Fascinating June. I’ve never been a plus size but I’ve been a US size 10 since I was 18 and have always known that mainstream fashion does not cater to curves. I had never thought about the promise of being able to wear anything you want only to find the clause *no boobs allowed. Very interesting.
I’m looking forward to the rest of the series!
I actually lost a bit of weight while leaving in Brazil and when I came back home and could buy bras again, I thought “Great! I might fit a 34J again and have more options”…. Wrong! I had gone from a 34K to a 32KK.
I guess, from the point of view of big women that are not too curvy, the experience would be opposite, as they would find the clothes geared at them to be too big on the bust and hips, but would find it easier to shop after loosing weight. Anyway, my current size (UK14, American 10) means that I can buy both in regular shops and in plus size shops, so I’ll keep an eye on that!
Thanks! I had a similar experience too with my bra size. There was a time when I just kept losing an insane amount on my underbust but not on my bust. Then it stablized for a bit so I ordered some bras but right before they came my cup size dropped, arg!

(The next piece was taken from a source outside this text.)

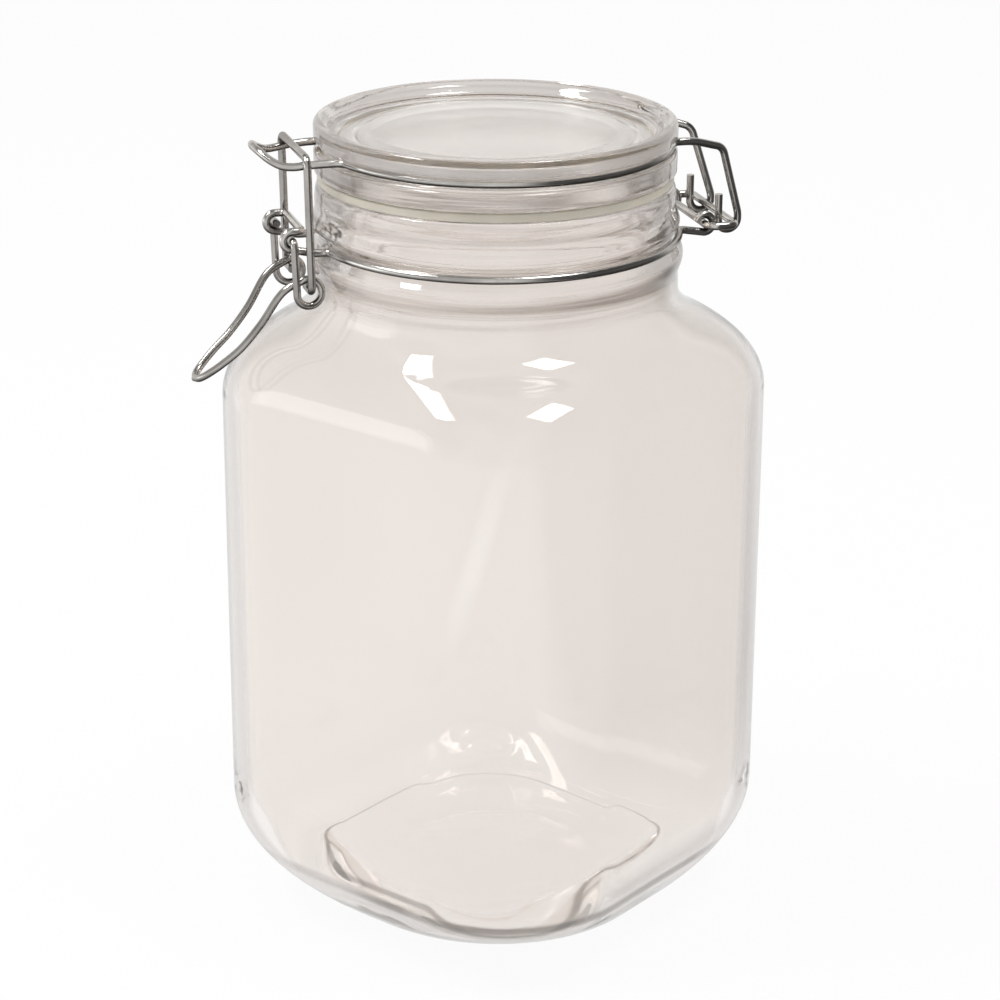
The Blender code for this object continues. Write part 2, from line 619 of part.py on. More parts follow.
def sweep_wire(name, path, radius, material, origin, closed=False):
    """Round wire along a path in the closure's plan; its section is carried along without twist."""
    path = [plan_to_world(*point) for point in without_repeats(path)]
    count = len(path)
    wire = bmesh.new()
    rings = []
    normal = None
    for index, here in enumerate(path):
        if closed:
            before, after = path[index - 1], path[(index + 1) % count]
        else:
            before, after = path[max(index - 1, 0)], path[min(index + 1, count - 1)]
        come = (here - before).normalized() if here != before else (after - here).normalized()
        leave = (after - here).normalized() if after != here else come
        along = (come + leave).normalized()
        if normal is None:
            normal = along.orthogonal().normalized()
            if closed:
                normal = Vector((0, 0, 1))
        normal = (normal - along * normal.dot(along)).normalized()
        across = along.cross(normal)
        miter = 1 / max(math.cos(come.angle(leave, 0.0) / 2), 0.5)
        bend_axis = leave - come
        ring = []
        for step in range(WIRE_SIDES):
            angle = FULL_TURN * step / WIRE_SIDES
            offset = radius * (math.cos(angle) * normal + math.sin(angle) * across)
            if bend_axis.length > STRAIGHT_LIMIT:
                inward = bend_axis.normalized()
                offset += inward * offset.dot(inward) * (miter - 1)
            ring.append(wire.verts.new(here + offset))
        rings.append(ring)
    pairs = list(zip(rings, rings[1:]))
    if closed:
        pairs.append((rings[-1], rings[0]))
    for first, second in pairs:
        for step in range(WIRE_SIDES):
            after = (step + 1) % WIRE_SIDES
            wire.faces.new((first[step], first[after], second[after], second[step]))
    if not closed:
        wire.faces.new(list(reversed(rings[0])))
        wire.faces.new(rings[-1])
    return finish_object(name, wire, material, origin, math.radians(45))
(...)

Claire, I’d say this a quite common promise in the weight loss industry. I have to admit I watch a lot of weight loss shows like the Biggest Loser/Heavy etc. I’ve often heard contestants say “I can’t wait to lose weight so I can look good in everything!” or something to that effect. It helps to perpetuate the myth that when you lose weight you’ll have this perfect body. While we all have amazing bodies it doesn’t mean that it will look exactly like some predetermined ideal at goal. I’ve found that it’s very important to accept that if you really want to keep the weight off. Learning to accept and love your body is an extremely important first step. 🙂
Yes, yes yes. I’m usually a US size 8, although if I have to buy shirts and stuff like that, I often need a size 10 or even 12 for it to fit around my bust – and really I only need a size 6 for my waist 🙁 I really wish they would do more sizes and styles to fit different shapes.